People don’t like uncertainty. They stress out when they think that a process is not going anywhere. They get angry if they see a solution and other people keep slowing things down by talking about “other stuff”. Therefore many people want to get out of this space as fast as possible. So they simplify things too quickly – rushing  prematurely to a decision.

When people experience discomfort in a process they often judge the group to be dysfunctional and the / or the process to be bad. Communication that helps people to see that this phase is normal and necessary encourages them to stay with it for a bit longer. The groan zone is a direct and inevitable consequence of the diversity that exists in a group. Assure people that this cluster of many ideas and perspectives are the ground from which a solution will come.

Communication strategies

  • When people are rambling – paraphrase what they are saying
  • If there are misunderstandings and miscommunication ask open questions or check with people what they have said
  • Where people press for a premature solution ask what areas of the discussion this solution may not be taking into account
  • Encouraging empathy and supporting openness are responses to defensiveness, short tempers and insensitivity
  • Explore the sources of exasperation, seek clarity and respect feelings

The goals of your communication strategy

People have to sit with the tensions and the desire to “get this over with” that is inherent in a group discernment process. It is by spending sufficient time growing insight and understanding of one another and our ideas that make it possible to see common ground.

Therefore the key goals of your communication strategy in the groan zone are to encourage patience, enable perseverance and to foster tolerance. By using your communication skills to create this culture in the group you create the space for the process goals to be achieved.

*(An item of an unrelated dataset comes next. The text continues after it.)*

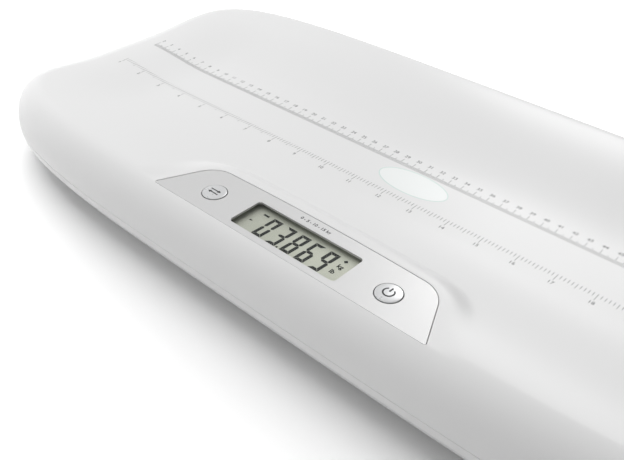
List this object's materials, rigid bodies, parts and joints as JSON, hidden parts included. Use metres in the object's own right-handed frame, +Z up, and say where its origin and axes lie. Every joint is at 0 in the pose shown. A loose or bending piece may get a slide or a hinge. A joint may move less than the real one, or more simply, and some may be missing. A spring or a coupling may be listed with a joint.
{
  "type": "digital baby weighing scale",
  "caption": "Baby scale with a shallow trough-shaped tray, a rim-mounted display panel with round keys, and load cell feet under a two-shell body.",
  "frame": {"origin": "on the floor under the middle of the body, at the foot pads' faces", "axes": "+X to the right along the display and the rulers, +Y from the display side to the rear, +Z up"},
  "size_m": [0.65, 0.296, 0.0569],
  "materials": {
    "tray_gloss": "white gloss, fine moulded surface",
    "cover_white": "white, fine spark texture",
    "white_plastic": "white, satin",
    "panel_silver": "pearl silver, satin lacquer",
    "key_silver": "silver lacquer, polished dome",
    "lens_clear": "clear pane",
    "lcd_green": "grey green reflective display",
    "frame_grey": "light grey",
    "strip_rubber": "conductive silicone strip",
    "board_green": "green solder resist",
    "switch_black": "black",
    "pad_rubber": "grey rubber",
    "contact_nickel": "nickel plated spring steel",
    "lead_grey": "grey insulation",
    "battery_jacket": "plain dark jacket",
    "cell_steel": "stamped steel",
    "screw_steel": "zinc plated"
  },
  "bodies": {
    "housing": {"battery_1": "battery_jacket", "battery_2": "battery_jacket", "battery_3": "battery_jacket", "battery_4": "battery_jacket", "battery_contact_link_1": "contact_nickel", "battery_contact_link_2": "contact_nickel", "battery_contact_link_3": "contact_nickel", "battery_contact_negative": "contact_nickel", "battery_contact_positive": "contact_nickel", "battery_lead_negative": "lead_grey", "battery_lead_positive": "lead_grey", "board_header": "white_plastic", "board_screw_1": "screw_steel", "board_screw_2": "screw_steel", "board_screw_3": "screw_steel", "board_screw_4": "screw_steel", "bottom_cover": "cover_white", "circuit_board": "board_green", "control_panel": "panel_silver", "display_lens": "lens_clear", "housing_screw_1": "screw_steel", "housing_screw_2": "screw_steel", "housing_screw_3": "screw_steel", "housing_screw_4": "screw_steel", "housing_screw_5": "screw_steel", "housing_screw_6": "screw_steel", "housing_screw_7": "screw_steel", "housing_screw_8": "screw_steel", "lcd_contact_strip": "strip_rubber", "lcd_frame": "frame_grey", "lcd_glass": "lcd_green", "load_cell_front_left": "cell_steel", "load_cell_front_right": "cell_steel", "load_cell_holder_front_left": "white_plastic", "load_cell_holder_front_right": "white_plastic", "load_cell_holder_rear_left": "white_plastic", "load_cell_holder_rear_right": "white_plastic", "load_cell_lead_front_left": "lead_grey", "load_cell_lead_front_right": "lead_grey", "load_cell_lead_rear_left": "lead_grey", "load_cell_lead_rear_right": "lead_grey", "load_cell_rear_left": "cell_steel", "load_cell_rear_right": "cell_steel", "power_switch": "switch_black", "top_shell": "tray_gloss", "unit_switch": "switch_black"},
    "unit_key": {"unit_button": "key_silver", "unit_switch_plunger": "white_plastic"},
    "power_key": {"power_button": "key_silver", "power_switch_plunger": "white_plastic"},
    "door": {"battery_door": "cover_white"},
    "foot_front_left": {"foot_cup_front_left": "white_plastic", "foot_pad_front_left": "pad_rubber"},
    "foot_front_right": {"foot_cup_front_right": "white_plastic", "foot_pad_front_right": "pad_rubber"},
    "foot_rear_left": {"foot_cup_rear_left": "white_plastic", "foot_pad_rear_left": "pad_rubber"},
    "foot_rear_right": {"foot_cup_rear_right": "white_plastic", "foot_pad_rear_right": "pad_rubber"}
  },
  "joints": [
    {"name": "unit_key_press", "type": "slide", "parent": "housing", "child": "unit_key", "axis": [0, 0, -1], "range_m": [0, 0.0008], "stiffness_N_per_m": 1500},
    {"name": "power_key_press", "type": "slide", "parent": "housing", "child": "power_key", "axis": [0, 0, -1], "range_m": [0, 0.0008], "stiffness_N_per_m": 1500},
    {"name": "battery_door_hinge", "type": "hinge", "parent": "housing", "child": "door", "pos_m": [0.0325, 0, 0.011], "axis": [0, -1, 0], "range_deg": [0, 95]},
    {"name": "foot_front_left_travel", "type": "slide", "parent": "housing", "child": "foot_front_left", "axis": [0, 0, 1], "range_m": [0, 0.00025], "stiffness_N_per_m": 5000},
    {"name": "foot_front_right_travel", "type": "slide", "parent": "housing", "child": "foot_front_right", "axis": [0, 0, 1], "range_m": [0, 0.00025], "stiffness_N_per_m": 5000},
    {"name": "foot_rear_left_travel", "type": "slide", "parent": "housing", "child": "foot_rear_left", "axis": [0, 0, 1], "range_m": [0, 0.00025], "stiffness_N_per_m": 5000},
    {"name": "foot_rear_right_travel", "type": "slide", "parent": "housing", "child": "foot_rear_right", "axis": [0, 0, 1], "range_m": [0, 0.00025], "stiffness_N_per_m": 5000}
  ]
}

The process goals are increased understanding of one another, recognition of options that meet the needs of more people in the group, and beginning to explore for common ground. Convergence will not happen unless the leader makes the groan zone a tolerable experience. It will always be hard but it can always be worse!

Conclusion

Group decision-making provides the most creative, effective and long term successful form of decision-making. However the path is not a straight line. First there must be an expansion of the conversation from the familiar to the new. Later these new insights will be incorporated into a solution that will be reflected in a well supported decision. The link between the divergence phase and the convergence phase is the groan zone. Here the disparate pieces are processed, the common ground discovered and collaboration is fostered – community is built! There are many resources available for how to build consensus through this stage. Please avoid the trap of pressing for premature agreement just because it gets a bit too hard.

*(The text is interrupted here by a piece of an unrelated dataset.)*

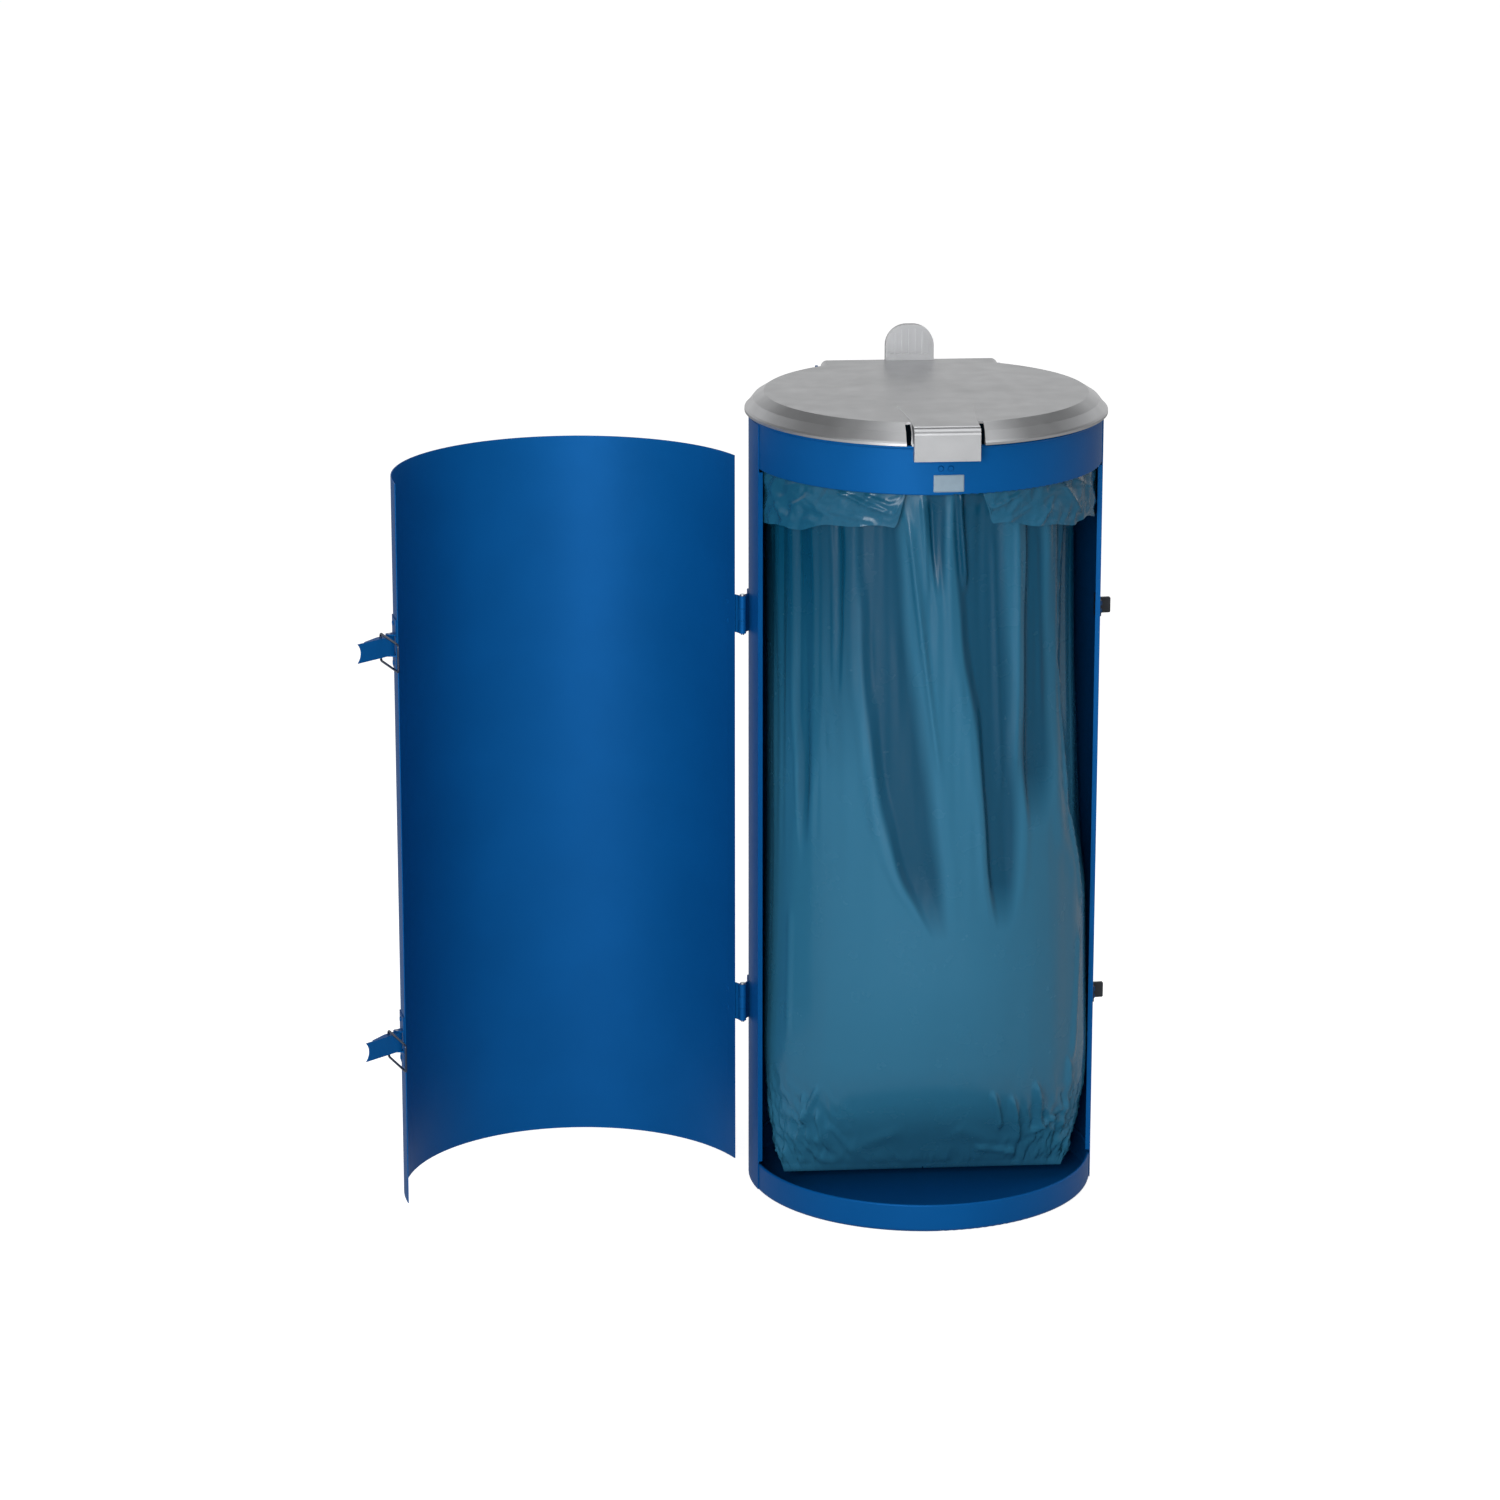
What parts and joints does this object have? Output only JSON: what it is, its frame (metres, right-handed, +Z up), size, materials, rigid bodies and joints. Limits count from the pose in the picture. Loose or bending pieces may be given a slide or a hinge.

11 tips to make church meetings work well

Church Meetings. Most people dread going to them. They tend to run long, easily get off course or do not accomplish goals. Time is precious and people’s patience is running low. Yet meetings matter – they are an essential tool in how the world works. It has been estimated that there are 25 million meetings a day in the USA, and 85 million world wide!

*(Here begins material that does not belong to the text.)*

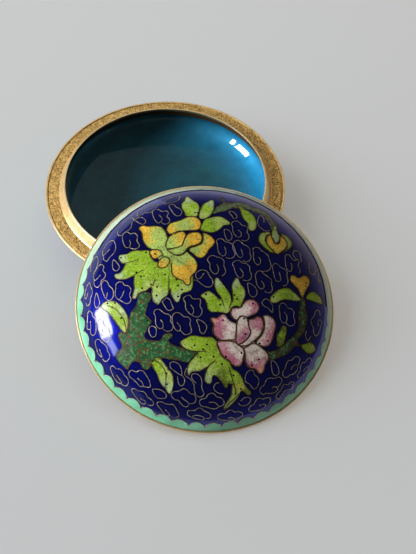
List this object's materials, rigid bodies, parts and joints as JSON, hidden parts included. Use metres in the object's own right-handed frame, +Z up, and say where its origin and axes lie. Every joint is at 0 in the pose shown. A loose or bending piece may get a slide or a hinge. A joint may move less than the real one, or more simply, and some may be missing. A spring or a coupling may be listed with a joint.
{
  "type": "cloisonne enamel box",
  "caption": "Small round cloisonne trinket box on a foot ring, its domed lid lifted off and leaning on the brass neck.",
  "frame": {"origin": "middle of the bounding box at table level, under the base and the leaning lid", "axes": "+Z up; the lid leans on the base's neck and slopes down towards -Y, which is the long way of the pair"},
  "size_m": [0.0896, 0.1176, 0.0275],
  "materials": {
    "brass": "aged brass, speckled matt on the flange, worn bright on the neck and edges",
    "copper": "gilt copper, worn, dull in the corners",
    "cobalt_enamel": "opaque polished cobalt glass enamel with brass wires, coloured flowers and fine pits",
    "turquoise_enamel": "opaque polished turquoise glass enamel, plain"
  },
  "bodies": {
    "root": {"base_bowl": "copper", "base_rim": "brass", "base_enamel_inside": "turquoise_enamel", "base_enamel_wall": "cobalt_enamel", "base_enamel_underside": "turquoise_enamel", "lid_dome": "copper", "lid_rim": "brass", "lid_enamel_outside": "cobalt_enamel", "lid_enamel_inside": "turquoise_enamel"}
  },
  "joints": []
}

A better way for church meetings

Sometimes doing the simple things well can make a huge difference to the value of your meetings. Getting the basics right makes your meetings effective and your participants satisfied. Try these simple steps to make your next meeting productive and worthwhile for all involved.

Prepare for your meetings!

Let people know in advance when the meeting will take place and what the agenda will be. Always distribute the agenda in advance! Yes and send out written reports with any recommendations / proposals that will be put to the meeting. The more information you can share in advance the better.

Select a comfortable location – definitely not church pews! Can people see the faces of all who are present – not just the back of their head? Does the Chair of the meeting have a good line of sight to everyone in the room? A Chairperson needs to be able to pick up the non verbal cues as well as look at people when they speak. Are people going to end the meeting with a bad back because the seats are only good to sit on for 30 minutes?  Attention to the way a meeting space is set up facilitates good communication and attention.

If you are the Chair of the meeting be prepared and ready. We all understand that the Chair needs to be across the agenda. But s/he also needs to have given a lot of thought to the processes that will be used for each item of business. Use different methods for discussion based on the sensitivity, complexity, newness of the business. Not all business is created equal!

Some meeting do’s and don’ts

Here are some things to consider so that the flow of your meeting is productive:

Do’s

  • As leaders gather, have a short time of fellowship. Offering tea or coffee helps set a relaxed tone and gives people the opportunity to catch-up with one another.
  • Begin with prayer and a time of centring. This practice serves to give participants a sense of the holy in the midst of their work.
  • Foster active participation. Allowing people a chance to form pairs to discuss a matter before having floor discussion helps introverts contribute and feel valued.
  • Consider another way of making decisions rather than always using Robert’s Rules of Order.  These 1863 meeting procedures were designed as rules of engagement in arbitration. Yikes! I recommend that you read our book The Church Guide for Making Decisions Together to learn other ways of reaching decisions.
  • Seek common ground to make decisions.  Be sure that your leaders consider their values as they explore and reach a final position on an issue.
  • Do the administrative tasks at the end of the meeting.  The Treasurer’s Finacial Report, Staff Reports can all be done before adjournment.
  • End on time – this is crucial.

Don’ts:

  • Skip reading the minutes of the last meeting. They should have been reviewed in advance by leaders and can be simply approved if there are no revisions.
  • Go over and over the same material. When people get bogged down on the specifics tensions rise. Consider a short break or change of approach.
  • There are people in every group who like to speak, and they do – often. Prevent people from dominating or manipulating the conversation. To break this cycle, thank them for their comment and say: “Is there anyone else who would like to contribute to this discussion?” Break eye contact with the person who is speaking too often. If the problem persists, speak to them in private after the meeting.
  • Don’t try to do it all yourself! A good leader will invite a person skilled in facilitation to guide a part of the meeting when it is complex, there is potential for a perception of bias or conflict of interest, or it is emotionally demanding. They know various approaches that foster good process and decisions.

Focus!

I know these suggestions seem basic, but they are often overlooked when a group comes together to make decisions. It is my hope that your next meeting will be engaging and productive. With a little bit of effort, it can be!